Extracted data entries:
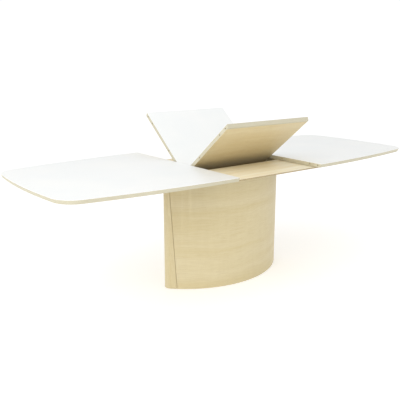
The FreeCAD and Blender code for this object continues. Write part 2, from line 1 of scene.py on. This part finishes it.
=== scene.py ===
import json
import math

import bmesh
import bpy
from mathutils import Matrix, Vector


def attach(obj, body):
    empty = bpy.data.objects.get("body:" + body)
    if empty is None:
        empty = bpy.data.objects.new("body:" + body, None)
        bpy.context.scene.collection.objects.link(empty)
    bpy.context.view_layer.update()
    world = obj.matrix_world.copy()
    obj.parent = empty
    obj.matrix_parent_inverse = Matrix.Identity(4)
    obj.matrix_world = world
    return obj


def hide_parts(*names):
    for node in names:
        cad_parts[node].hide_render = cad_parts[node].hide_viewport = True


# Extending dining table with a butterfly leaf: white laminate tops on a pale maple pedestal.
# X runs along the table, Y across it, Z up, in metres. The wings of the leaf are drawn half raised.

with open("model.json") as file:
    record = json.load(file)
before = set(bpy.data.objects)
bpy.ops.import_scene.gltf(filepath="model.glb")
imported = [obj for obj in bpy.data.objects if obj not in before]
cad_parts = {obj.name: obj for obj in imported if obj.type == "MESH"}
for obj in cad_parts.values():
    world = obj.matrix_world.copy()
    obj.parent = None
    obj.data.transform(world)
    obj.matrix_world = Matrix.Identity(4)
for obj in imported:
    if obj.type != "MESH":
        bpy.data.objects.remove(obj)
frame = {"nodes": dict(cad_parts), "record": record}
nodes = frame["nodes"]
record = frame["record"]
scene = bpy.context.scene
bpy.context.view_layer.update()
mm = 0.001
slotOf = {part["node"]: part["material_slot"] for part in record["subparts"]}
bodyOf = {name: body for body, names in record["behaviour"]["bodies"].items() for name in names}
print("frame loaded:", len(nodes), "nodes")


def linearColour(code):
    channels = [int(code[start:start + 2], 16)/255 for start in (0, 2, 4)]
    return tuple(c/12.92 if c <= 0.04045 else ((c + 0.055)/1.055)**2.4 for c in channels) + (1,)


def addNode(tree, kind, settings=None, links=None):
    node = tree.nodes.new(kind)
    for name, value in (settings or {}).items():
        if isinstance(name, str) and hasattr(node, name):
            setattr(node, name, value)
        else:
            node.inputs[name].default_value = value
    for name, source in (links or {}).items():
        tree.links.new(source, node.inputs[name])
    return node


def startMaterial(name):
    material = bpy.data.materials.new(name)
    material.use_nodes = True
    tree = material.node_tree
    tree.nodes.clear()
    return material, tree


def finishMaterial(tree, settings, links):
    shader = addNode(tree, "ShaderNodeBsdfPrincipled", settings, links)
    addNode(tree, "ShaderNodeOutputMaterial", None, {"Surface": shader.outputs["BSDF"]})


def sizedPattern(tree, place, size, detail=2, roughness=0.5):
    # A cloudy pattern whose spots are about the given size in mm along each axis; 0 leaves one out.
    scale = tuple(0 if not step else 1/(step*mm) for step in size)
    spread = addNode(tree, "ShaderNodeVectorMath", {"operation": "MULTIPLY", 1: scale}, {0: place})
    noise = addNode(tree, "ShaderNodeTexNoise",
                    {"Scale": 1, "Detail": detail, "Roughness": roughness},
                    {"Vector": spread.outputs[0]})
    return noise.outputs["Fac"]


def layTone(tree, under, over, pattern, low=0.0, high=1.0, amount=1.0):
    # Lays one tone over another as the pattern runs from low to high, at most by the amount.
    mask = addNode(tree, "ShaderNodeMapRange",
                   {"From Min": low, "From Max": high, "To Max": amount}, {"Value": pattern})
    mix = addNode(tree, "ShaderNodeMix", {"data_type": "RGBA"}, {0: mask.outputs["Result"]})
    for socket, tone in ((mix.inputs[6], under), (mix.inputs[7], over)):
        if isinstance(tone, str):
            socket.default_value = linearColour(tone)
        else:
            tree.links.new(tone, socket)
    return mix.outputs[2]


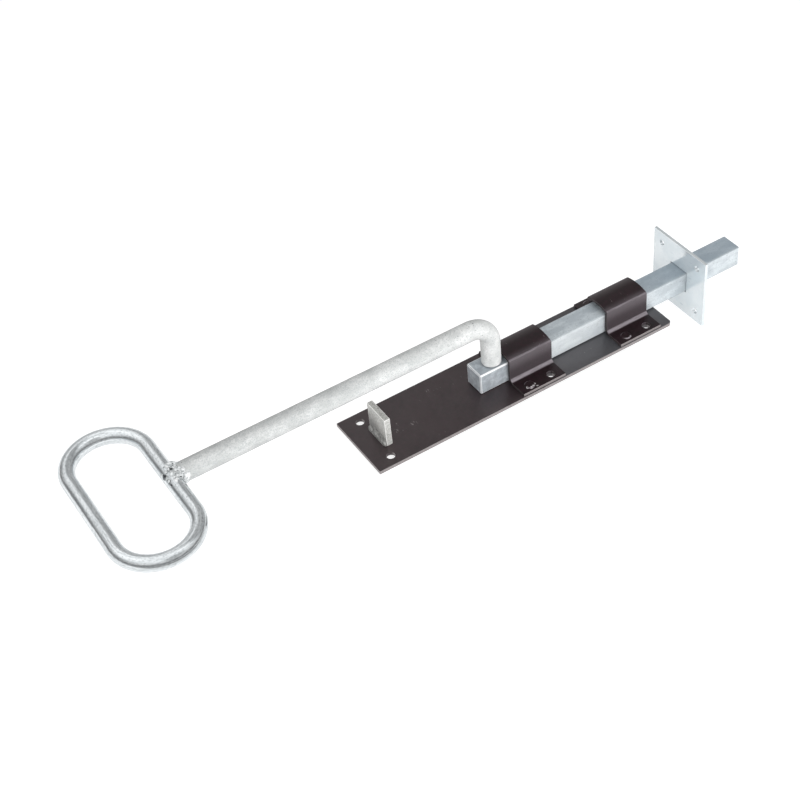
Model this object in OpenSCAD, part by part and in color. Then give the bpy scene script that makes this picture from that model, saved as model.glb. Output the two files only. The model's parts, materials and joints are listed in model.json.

WORK TO BE COMPLETED
Return the lines above exactly, keeping every word.

RESULT
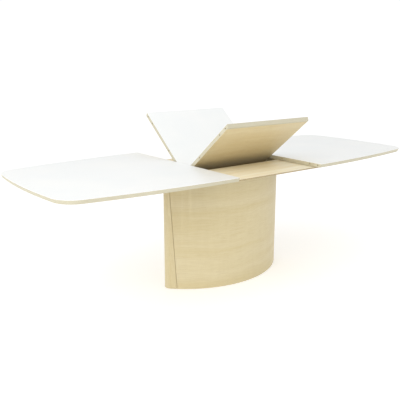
The FreeCAD and Blender code for this object continues. Write part 2, from line 1 of scene.py on. This part finishes it.
=== scene.py ===
import json
import math

import bmesh
import bpy
from mathutils import Matrix, Vector


def attach(obj, body):
    empty = bpy.data.objects.get("body:" + body)
    if empty is None:
        empty = bpy.data.objects.new("body:" + body, None)
        bpy.context.scene.collection.objects.link(empty)
    bpy.context.view_layer.update()
    world = obj.matrix_world.copy()
    obj.parent = empty
    obj.matrix_parent_inverse = Matrix.Identity(4)
    obj.matrix_world = world
    return obj


def hide_parts(*names):
    for node in names:
        cad_parts[node].hide_render = cad_parts[node].hide_viewport = True


# Extending dining table with a butterfly leaf: white laminate tops on a pale maple pedestal.
# X runs along the table, Y across it, Z up, in metres. The wings of the leaf are drawn half raised.

with open("model.json") as file:
    record = json.load(file)
before = set(bpy.data.objects)
bpy.ops.import_scene.gltf(filepath="model.glb")
imported = [obj for obj in bpy.data.objects if obj not in before]
cad_parts = {obj.name: obj for obj in imported if obj.type == "MESH"}
for obj in cad_parts.values():
    world = obj.matrix_world.copy()
    obj.parent = None
    obj.data.transform(world)
    obj.matrix_world = Matrix.Identity(4)
for obj in imported:
    if obj.type != "MESH":
        bpy.data.objects.remove(obj)
frame = {"nodes": dict(cad_parts), "record": record}
nodes = frame["nodes"]
record = frame["record"]
scene = bpy.context.scene
bpy.context.view_layer.update()
mm = 0.001
slotOf = {part["node"]: part["material_slot"] for part in record["subparts"]}
bodyOf = {name: body for body, names in record["behaviour"]["bodies"].items() for name in names}
print("frame loaded:", len(nodes), "nodes")


def linearColour(code):
    channels = [int(code[start:start + 2], 16)/255 for start in (0, 2, 4)]
    return tuple(c/12.92 if c <= 0.04045 else ((c + 0.055)/1.055)**2.4 for c in channels) + (1,)


def addNode(tree, kind, settings=None, links=None):
    node = tree.nodes.new(kind)
    for name, value in (settings or {}).items():
        if isinstance(name, str) and hasattr(node, name):
            setattr(node, name, value)
        else:
            node.inputs[name].default_value = value
    for name, source in (links or {}).items():
        tree.links.new(source, node.inputs[name])
    return node


def startMaterial(name):
    material = bpy.data.materials.new(name)
    material.use_nodes = True
    tree = material.node_tree
    tree.nodes.clear()
    return material, tree


def finishMaterial(tree, settings, links):
    shader = addNode(tree, "ShaderNodeBsdfPrincipled", settings, links)
    addNode(tree, "ShaderNodeOutputMaterial", None, {"Surface": shader.outputs["BSDF"]})


def sizedPattern(tree, place, size, detail=2, roughness=0.5):
    # A cloudy pattern whose spots are about the given size in mm along each axis; 0 leaves one out.
    scale = tuple(0 if not step else 1/(step*mm) for step in size)
    spread = addNode(tree, "ShaderNodeVectorMath", {"operation": "MULTIPLY", 1: scale}, {0: place})
    noise = addNode(tree, "ShaderNodeTexNoise",
                    {"Scale": 1, "Detail": detail, "Roughness": roughness},
                    {"Vector": spread.outputs[0]})
    return noise.outputs["Fac"]


def layTone(tree, under, over, pattern, low=0.0, high=1.0, amount=1.0):
    # Lays one tone over another as the pattern runs from low to high, at most by the amount.
    mask = addNode(tree, "ShaderNodeMapRange",
                   {"From Min": low, "From Max": high, "To Max": amount}, {"Value": pattern})
    mix = addNode(tree, "ShaderNodeMix", {"data_type": "RGBA"}, {0: mask.outputs["Result"]})
    for socket, tone in ((mix.inputs[6], under), (mix.inputs[7], over)):
        if isinstance(tone, str):
            socket.default_value = linearColour(tone)
        else:
            tree.links.new(tone, socket)
    return mix.outputs[2]


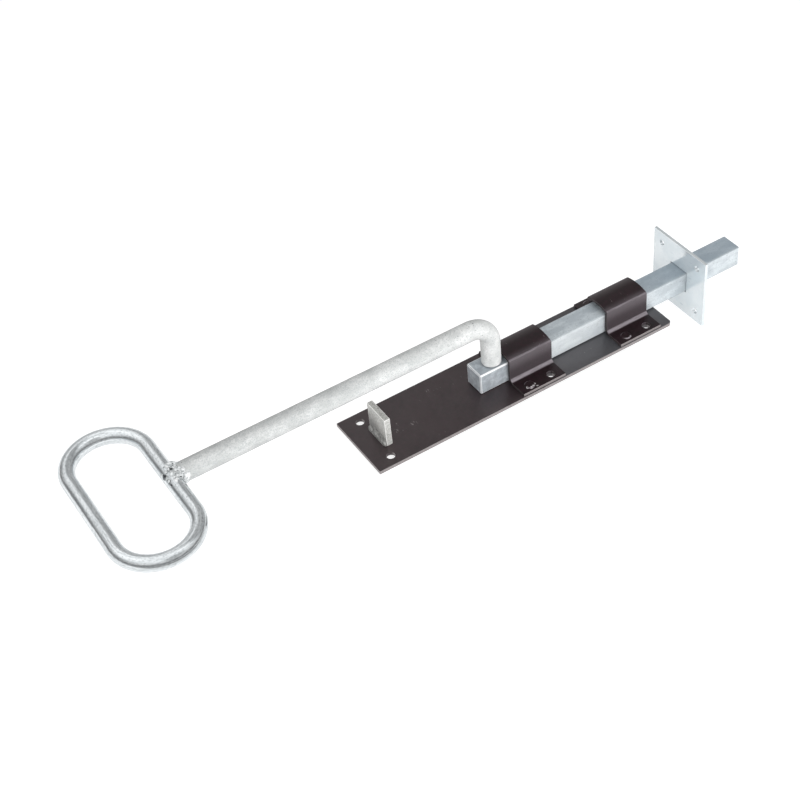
Model this object in OpenSCAD, part by part and in color. Then give the bpy scene script that makes this picture from that model, saved as model.glb. Output the two files only. The model's parts, materials and joints are listed in model.json.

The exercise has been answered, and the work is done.